Once you’ve finished in the venv, make sure to “deactivate” it with

(env-name) [bora] conda deactivate

and you will pop back to your normal shell.

Using environments with requirements.txt

Let’s say you are interested in replicating the code from an interesting paper with Python code hosted on a Github repository under https://github.com/user/project. Typically, in the base folder for the repo, you will find the researcher has made a requirements.txt file with a newline-delimited list of the packages (+versions) used to run the code.

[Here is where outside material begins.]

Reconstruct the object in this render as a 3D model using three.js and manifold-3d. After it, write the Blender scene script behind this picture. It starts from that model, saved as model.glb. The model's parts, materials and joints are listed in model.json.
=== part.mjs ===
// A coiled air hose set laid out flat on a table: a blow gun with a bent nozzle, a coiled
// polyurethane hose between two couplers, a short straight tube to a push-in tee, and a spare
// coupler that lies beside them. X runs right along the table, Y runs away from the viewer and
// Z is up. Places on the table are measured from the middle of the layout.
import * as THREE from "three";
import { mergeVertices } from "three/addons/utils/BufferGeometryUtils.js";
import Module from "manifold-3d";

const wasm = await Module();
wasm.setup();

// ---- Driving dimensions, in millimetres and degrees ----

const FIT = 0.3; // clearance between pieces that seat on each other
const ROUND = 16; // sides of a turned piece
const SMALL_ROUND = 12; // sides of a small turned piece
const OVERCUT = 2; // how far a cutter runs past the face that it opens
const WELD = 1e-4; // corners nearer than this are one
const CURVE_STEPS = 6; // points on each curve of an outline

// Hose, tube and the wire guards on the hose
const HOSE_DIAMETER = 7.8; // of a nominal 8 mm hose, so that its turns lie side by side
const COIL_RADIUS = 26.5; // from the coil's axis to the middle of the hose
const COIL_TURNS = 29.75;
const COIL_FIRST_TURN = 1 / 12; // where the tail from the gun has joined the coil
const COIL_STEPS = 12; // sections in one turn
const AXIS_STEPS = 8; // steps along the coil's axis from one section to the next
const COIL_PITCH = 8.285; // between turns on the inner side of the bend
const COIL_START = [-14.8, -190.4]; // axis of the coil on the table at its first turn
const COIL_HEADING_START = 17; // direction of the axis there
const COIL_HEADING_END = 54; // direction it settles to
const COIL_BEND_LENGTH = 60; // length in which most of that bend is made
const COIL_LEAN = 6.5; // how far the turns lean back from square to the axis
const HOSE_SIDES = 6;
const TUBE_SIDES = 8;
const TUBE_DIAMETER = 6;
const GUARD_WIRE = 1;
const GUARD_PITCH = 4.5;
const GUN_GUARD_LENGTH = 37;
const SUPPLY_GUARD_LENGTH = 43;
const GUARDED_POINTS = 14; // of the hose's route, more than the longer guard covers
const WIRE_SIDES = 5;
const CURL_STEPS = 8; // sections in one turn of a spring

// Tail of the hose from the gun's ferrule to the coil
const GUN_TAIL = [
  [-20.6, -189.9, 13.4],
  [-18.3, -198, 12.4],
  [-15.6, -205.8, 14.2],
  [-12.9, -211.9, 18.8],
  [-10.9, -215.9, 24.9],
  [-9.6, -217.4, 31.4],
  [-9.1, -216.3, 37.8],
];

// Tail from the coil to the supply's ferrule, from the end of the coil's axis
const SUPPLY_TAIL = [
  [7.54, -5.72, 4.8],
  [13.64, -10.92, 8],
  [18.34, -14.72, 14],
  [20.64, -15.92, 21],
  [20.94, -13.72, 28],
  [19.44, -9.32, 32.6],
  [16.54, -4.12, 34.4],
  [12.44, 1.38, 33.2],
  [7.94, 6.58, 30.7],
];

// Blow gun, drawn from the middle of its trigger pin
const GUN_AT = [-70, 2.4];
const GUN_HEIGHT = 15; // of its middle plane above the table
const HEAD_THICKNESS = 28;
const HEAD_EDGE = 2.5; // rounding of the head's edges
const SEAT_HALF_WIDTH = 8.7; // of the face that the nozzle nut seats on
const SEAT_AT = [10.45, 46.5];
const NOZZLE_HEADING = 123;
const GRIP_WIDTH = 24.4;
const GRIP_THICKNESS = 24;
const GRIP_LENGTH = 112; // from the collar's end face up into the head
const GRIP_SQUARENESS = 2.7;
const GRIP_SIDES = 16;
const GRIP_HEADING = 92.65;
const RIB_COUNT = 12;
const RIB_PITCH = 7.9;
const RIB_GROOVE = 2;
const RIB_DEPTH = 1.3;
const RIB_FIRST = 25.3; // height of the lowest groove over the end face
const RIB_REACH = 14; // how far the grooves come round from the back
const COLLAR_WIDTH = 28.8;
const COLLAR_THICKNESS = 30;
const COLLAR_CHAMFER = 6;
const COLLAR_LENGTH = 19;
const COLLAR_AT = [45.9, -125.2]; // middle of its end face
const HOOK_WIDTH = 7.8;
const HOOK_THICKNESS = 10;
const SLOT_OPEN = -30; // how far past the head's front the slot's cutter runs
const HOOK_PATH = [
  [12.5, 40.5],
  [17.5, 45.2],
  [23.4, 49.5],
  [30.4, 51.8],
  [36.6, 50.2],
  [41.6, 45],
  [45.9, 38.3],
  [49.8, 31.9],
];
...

This makes our life very easy. Assuming we don’t need to fret about Python versions, we can download and prepare to run this code all from the command line on the cluster:

First clone the project into your home directory:

git clone <url.git>

Then create a new venv just for this project

conda create -n project-env

Navigate to the base folder of the repo and activate into your environment

cd project
conda activate project-env
(project-env)

Now install all the packages into your venv based on the requirements.txt with

(project-env) conda install --file requirements.txt

(Note: you may need to run conda install pip before this.)

Now you’re ready to run their scripts! Remember to conda deactivate out when you’re done.

There are other ways to accomplish this that you may explore, and of course, next you’ll want to look up how to create a requirements.txt for your own project.